- Nilu Phule as Hindurao Dhonde Patil
- First appearance: Samna (1974)
- Created by: Vijay Tendulkar
- Portrayed by: Nilu Phule

In-universe information
- Gender: Male
- Occupation: Sugar baron
- Nationality: Indian

= Hindurao Dhonde Patil =

Fictional character

Hindurao Dhonde Patil (Note: /en-IN/; /mr/) is a fictional character in the 1974 Marathi film Samna. Played by Nilu Phule, depicted as a manipulative sugar baron. The on-screen dynamic between Phule and Shriram Lagoo is considered one of the film's most memorable moments.

==Development==
The film's producer, Ramdas Phutane, sought out Vijay Tendulkar to write a script that would honor the performances of Nilu Phule and Sriram Lagoo. Tendulkar had a special insistence on casting Phule in the role of Hindurao Dhonde Patil.

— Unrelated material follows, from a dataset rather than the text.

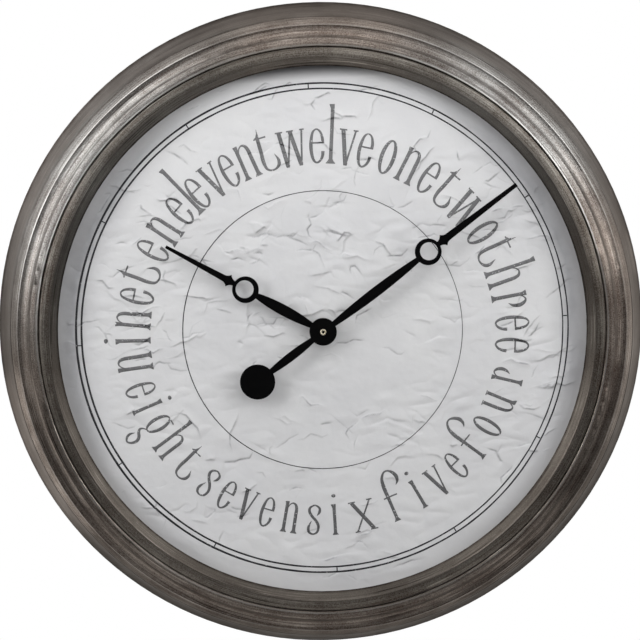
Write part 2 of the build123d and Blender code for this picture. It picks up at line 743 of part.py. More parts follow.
def make_fixing_nut():
    low = dial_height + WASHER_THICKNESS
    outline = RegularPolygon(NUT_FLATS / 2, 6, major_radius=False) - Circle(BUSHING_RADIUS)
    return slab(outline, low, low + NUT_THICKNESS)


# ---- battery ----------------------------------------------------------------------------------

nub_end = half_inner - CONTACT_SHEET
cell_end = nub_end - NUB_LENGTH
cell_start = cell_end - CELL_LENGTH
contact_z = (cell_z - CONTACT_WIDTH / 2, cell_z + CONTACT_WIDTH / 2)


def rod(radius, x_low, x_high):
    """A round rod along X on the battery's axis."""
    shape = Cylinder(radius, x_high - x_low, rotation=(0, 90, 0))
    return Pos((x_low + x_high) / 2, -cell_height, cell_z) * shape


def make_battery_cell():
    """AA cell with its raised positive end towards +X."""
    body = rod(CELL_RADIUS, cell_start, cell_end)
    body = chamfer(body.edges().filter_by(GeomType.CIRCLE), CELL_CHAMFER)
    return body + rod(NUB_RADIUS, cell_end, nub_end)


def make_positive_contact():
    return block((nub_end, half_inner), contact_z, cell_height - CONTACT_TAIL, inner_front)


def make_negative_contact():
    """A plate on the end wall with a sprung tongue that presses on the cell."""
    plate_face = CONTACT_SHEET - half_inner
    plate = block(
        (-half_inner, plate_face), contact_z, cell_height - CONTACT_TAIL, inner_front
    )
    tongue = Polygon(
        (plate_face, cell_height - SPRING_REACH),
        (cell_start, cell_height),
        (plate_face, cell_height + SPRING_REACH),
        (plate_face, cell_height + SPRING_REACH - TONGUE_THICKNESS),
        (cell_start - TONGUE_THICKNESS, cell_height),
        (plate_face, cell_height - SPRING_REACH + TONGUE_THICKNESS),
        align=None,
    )
    tongue = extrude(SECTION * tongue, amount=TONGUE_WIDTH / 2, both=True)
    return plate + Pos(0, 0, cell_z) * tongue


# ---- circuit, coil and stator -------------------------------------------------------------------

pcb_x = (PCB_EDGE_GAP - half_inner, PCB_EDGE_GAP + PCB_WIDTH - half_inner)
pcb_z = (half_inner - PCB_EDGE_GAP - PCB_LENGTH, half_inner - PCB_EDGE_GAP)
pcb_low = inner_back + POST_HEIGHT
pcb_top = pcb_low + PCB_THICKNESS
stator_left = rotor_at[0] - STATOR_HOLE_RADIUS - STATOR_RIM
stator_x = (stator_left, half_inner - STATOR_EDGE_GAP)
stator_z = (rotor_at[1] - STATOR_FOOT, half_inner - STATOR_EDGE_GAP)
window_z = (stator_z[0] + STATOR_ARM, stator_z[1] - STATOR_ARM)
coil_x = stator_x[1] - COIL_INSET
coil_height = stator_top + STATOR_THICKNESS / 2


def board_posts():
    x_low, x_high = pcb_x[0] + POST_INSET, pcb_x[1] - POST_INSET
    return [(x_low, pcb_z[0] + POST_INSET), (x_high, pcb_z[1] - POST_INSET)]


def stator_posts():
    x = stator_x[1] - POST_INSET
    return [(x, stator_z[0] + POST_INSET), (x, stator_z[1] - POST_INSET)]


def make_circuit_board():
    return block(pcb_x, pcb_z, pcb_low, pcb_top)


def make_timing_chip():
    """Round resin cap over the chip."""
    at = (sum(pcb_x) / 2, pcb_z[0] + CHIP_INSET)
    cap = disc(CHIP_RADIUS, pcb_top, pcb_top + CHIP_HEIGHT, at=at)
    return chamfer(front_rim(cap), CHIP_HEIGHT * 0.7)


def make_crystal_can():
    """Cylindrical quartz crystal lying on the circuit board."""
    place = Pos(sum(pcb_x) / 2, -(pcb_top + CRYSTAL_RADIUS), pcb_z[1] - CRYSTAL_INSET)
    return place * Cylinder(CRYSTAL_RADIUS, CRYSTAL_LENGTH)


def make_stator():
    """C-shaped iron plate round the rotor, open where the coil stands."""
    plate = block(stator_x, stator_z, stator_low, stator_top)
    window_x = (rotor_at[0] + STATOR_NECK, stator_x[1] + CUT)
    plate -= block(window_x, window_z, stator_low - CUT, stator_top + CUT)
    return plate - disc(STATOR_HOLE_RADIUS, stator_low - CUT, stator_top + CUT, at=rotor_at)


def make_coil_core():
    """Iron bar through the coil, lying on both arms of the stator."""
    x = (coil_x - CORE_WIDTH / 2, coil_x + CORE_WIDTH / 2)
    z = (stator_z[0] + CORE_INSET, stator_z[1] - CORE_INSET)
    return block(x, z, stator_top, stator_top + STATOR_THICKNESS)


def make_coil():
    """Winding on its bobbin, with a slot for the core."""
    z_low, z_high = window_z[0] + COIL_END_GAP, window_z[1] - COIL_END_GAP
    middle = Pos(coil_x, -coil_height, (z_low + z_high) / 2)
    coil = middle * Cylinder(COIL_RADIUS, z_high - z_low - 2 * COIL_CHEEK)
    for z in (z_low + COIL_CHEEK / 2, z_high - COIL_CHEEK / 2):
        cheek = Cylinder(COIL_RADIUS + COIL_CHEEK_RIM, COIL_CHEEK)
        coil += Pos(coil_x, -coil_height, z) * cheek
    return coil - middle * Box(CORE_WIDTH, STATOR_THICKNESS, 2 * (z_high - z_low))


# ---- hands --------------------------------------------------------------------------------------


def closed_outline(right_side):
    """A face from the edges of its right side, from bottom to top, and their mirror."""
    left_side = [mirror(edge, Plane.YZ) for edge in right_side]
    start = right_side[0] @ 0
    end = right_side[-1] @ 1
    top = Line(end, (-end.X, end.Y))
    bottom = Line((-start.X, start.Y), start)
    return make_face(Curve() + right_side + left_side + [top, bottom])


def arm(start, end, half_width):
    """A lens-shaped arm along +Y between two round pieces."""
    low, high = start - ARM_LAP, end + ARM_LAP
    middle = (half_width, (low + high) / 2)
    side = ThreePointArc((ARM_END_HALF_WIDTH, low), middle, (ARM_END_HALF_WIDTH, high))
    return closed_outline([side])


def spear(ring_at, length, shaft_half_width, tip_half_width):
    """The ring, the barbed collar and the tapering shaft beyond it, along +Y."""
    neck = ring_at + RING_RADIUS - ARM_LAP / 2
    barb = ring_at + RING_RADIUS + BARB_OFFSET
    shaft = barb + BARB_LENGTH
    side = run_of_edges(
        (NECK_HALF_WIDTH, neck),
        (BARB_HALF_WIDTH, barb, -1.1),
        (shaft_half_width, shaft, -0.9),
        (tip_half_width, length),
    )
    ring = Pos(0, ring_at) * Circle(RING_RADIUS) + closed_outline(side)
    return ring - Pos(0, ring_at + RING_HOLE_OFFSET) * Circle(RING_HOLE_RADIUS)


def make_minute_hand():
    """Drawn pointing to 12, then turned to its place; the round tail balances it."""
    arm_end = MINUTE_RING_AT - RING_RADIUS
    outline = Circle(HUB_RADIUS) + arm(HUB_RADIUS, arm_end, MINUTE_ARM_HALF_WIDTH)
    widths = (MINUTE_SHAFT_HALF_WIDTH, MINUTE_TIP_HALF_WIDTH)
    outline += spear(MINUTE_RING_AT, minute_length, *widths)
    tail = arm(HUB_RADIUS, TAIL_AT - TAIL_RADIUS, TAIL_ARM_HALF_WIDTH)
    tail += Pos(0, TAIL_AT) * Circle(TAIL_RADIUS)
    outline += Rot(0, 0, 180) * tail
    outline -= arbor_flats()
    return turned(slab(outline, minute_hand_low, minute_hand_top), MINUTE_ANGLE)


def make_hour_hand():
    arm_end = HOUR_RING_AT - RING_RADIUS
    outline = Circle(HUB_RADIUS) + arm(HUB_RADIUS, arm_end, HOUR_ARM_HALF_WIDTH)
    outline += spear(HOUR_RING_AT, HOUR_LENGTH, HOUR_SHAFT_HALF_WIDTH, HOUR_TIP_HALF_WIDTH)
    outline -= Circle(PIPE_RADIUS)
    return turned(slab(outline, hour_hand_low, hour_hand_top), HOUR_ANGLE)


def make_hour_collet():
    """Brass bush under the hour hand that grips the pipe."""
    return disc(COLLET_RADIUS, collet_low, hour_hand_low, bore=PIPE_RADIUS)


def make_hand_nut():
    """Open brass nut that holds the minute hand."""
    top = minute_hand_top + HAND_NUT_THICKNESS
    nut = disc(HAND_NUT_RADIUS, minute_hand_top, top, bore=STUD_RADIUS)
    return chamfer(front_rim(nut), HAND_NUT_CHAMFER)


# ---- the clock ------------------------------------------------------------------------------------

SUB_PARTS = {
    "outer_case": make_outer_case,
    "inner_bezel": make_inner_bezel,
    "dial_board": make_dial_board,
    "dial_paper": make_dial_paper,
    "board_clips": make_board_clips,
    "clip_screws": make_clip_screws,
    "hanger_plate": make_hanger_plate,
    "hanger_rivets": make_hanger_rivets,
    "movement_case_front": make_case_front,
    "movement_case_rear": make_case_rear,
    "threaded_bushing": make_threaded_bushing,
    "cushion_washer": make_cushion_washer,
    "fixing_washer": make_fixing_washer,
    "fixing_nut": make_fixing_nut,
    "battery_cell": make_battery_cell,
    "positive_contact": make_positive_contact,
    "negative_contact": make_negative_contact,
    "circuit_board": make_circuit_board,
    "timing_chip": make_timing_chip,
    "crystal_can": make_crystal_can,
    "stator": make_stator,
    "coil_core": make_coil_core,
    "coil": make_coil,
    "rotor": make_rotor,
    "rotor_magnet": make_rotor_magnet,
    "step_wheel": make_step_wheel,
    "fourth_wheel": make_fourth_wheel,
    "third_wheel": make_third_wheel,
    "centre_wheel": make_centre_wheel,
    "minute_arbor": make_minute_arbor,
    "motion_wheel": make_motion_wheel,
    "hour_wheel": make_hour_wheel,
    "setting_knob": make_setting_knob,
    "setting_shaft": make_setting_shaft,
    "hour_hand": make_hour_hand,
    "hour_collet": make_hour_collet,
    "minute_hand": make_minute_hand,
    "hand_nut": make_hand_nut,
}

os.makedirs("parts", exist_ok=True)
for name, make in SUB_PARTS.items():
    save(name, make())
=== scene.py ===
"""Looks of a round wall clock: metal frame, creased paper dial, hours in words, black hands.

The clock faces -Y and hangs on the plane Y = 0, with 12 o'clock towards +Z. Metres throughout,
apart from the dial's print and creases and the hands' nut, which are worked out in millimetres.
"""

import json
from math import cos, pi, radians, sin

import bpy
import numpy as np
from mathutils import Matrix, Vector
from mathutils.geometry import delaunay_2d_cdt


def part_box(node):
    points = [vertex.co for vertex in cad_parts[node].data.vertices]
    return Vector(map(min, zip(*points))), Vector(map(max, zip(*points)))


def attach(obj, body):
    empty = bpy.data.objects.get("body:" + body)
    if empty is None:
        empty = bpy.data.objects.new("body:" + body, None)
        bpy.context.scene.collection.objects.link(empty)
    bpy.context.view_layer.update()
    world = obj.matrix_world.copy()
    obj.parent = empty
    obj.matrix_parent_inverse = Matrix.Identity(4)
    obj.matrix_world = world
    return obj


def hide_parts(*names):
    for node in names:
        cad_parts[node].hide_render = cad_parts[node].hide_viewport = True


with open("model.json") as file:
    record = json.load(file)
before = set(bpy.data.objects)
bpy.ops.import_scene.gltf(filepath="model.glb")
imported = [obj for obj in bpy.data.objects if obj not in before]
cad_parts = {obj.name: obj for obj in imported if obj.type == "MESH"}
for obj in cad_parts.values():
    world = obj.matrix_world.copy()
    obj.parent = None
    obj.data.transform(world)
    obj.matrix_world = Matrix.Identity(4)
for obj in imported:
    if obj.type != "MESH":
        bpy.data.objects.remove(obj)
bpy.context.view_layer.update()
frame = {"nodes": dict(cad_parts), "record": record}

MM = 0.001

# ---- sizes read from the frame ----


def node_front(name):
    """How far in front of the wall a node reaches."""
    return -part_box(name)[0].y


DIAL_FRONT = node_front("dial_paper")
BOARD_FRONT = node_front("dial_board")
FRAME_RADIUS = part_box("outer_case")[1].x

# ---- objects and shader nodes ----


def add_object(name, data):
    """An object in the scene that holds the data."""
    added = bpy.data.objects.new(name, data)
    bpy.context.scene.collection.objects.link(added)
    return added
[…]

Following this, Jabbar Patel was appointed as the director.

==Biography==
Hindurao Dhonde Patil, a prominent sugar baron in a village, known for his influence and wealth. His rise to power was marked by a relentless drive to modernize the village, establishing a sugar factory, poultry farms, and a school. However, this progress came at a cost, as he was willing to manipulate and control those around him to maintain his dominance. When a middle-aged penniless drunkard, referred to as "Master," arrived in the village, Hindurao grew suspicious, fearing that the man might be a government investigator. To monitor him, Hindurao invited Master to live in his mansion, all the while concealing his darker dealings. He had previously falsely implicated a military man, Maruti Kamble, in a scandal to protect his interests, ultimately leading to Kamble's murder. As the situation unfolded, Hindurao's facade began to crumble, especially when Master demanded an investigation into Kamble's disappearance. Facing mounting pressure and chaos within his enterprises, Hindurao attempted to divert attention with speeches but was met with public outcry. Ultimately, in a moment of confrontation, he surrendered to the police, meeting Master's gaze with a disarming smile, a subtle acknowledgment of the shifting power dynamics in the village.

==Reception==

Shanta Gokhale of Scroll.in describes Hindurao Dhonde Patil as a complex antagonist who embodies the socio-political dynamics of 1970s rural Maharashtra. Maharashtra Times noted that the character displays deep emotional struggles and vulnerabilities. Prakash Dhule of Marathifilmdata.com opinioned that Hindurao Dhonde Patil represents a sophisticated character struggling with his conscience.

==Legacy==

In 2013, Forbes India included this portrayal as one of the 25 greatest performances in Indian cinema. Loksatta points out the character reflects political behaviors and tendencies that remain relevant today.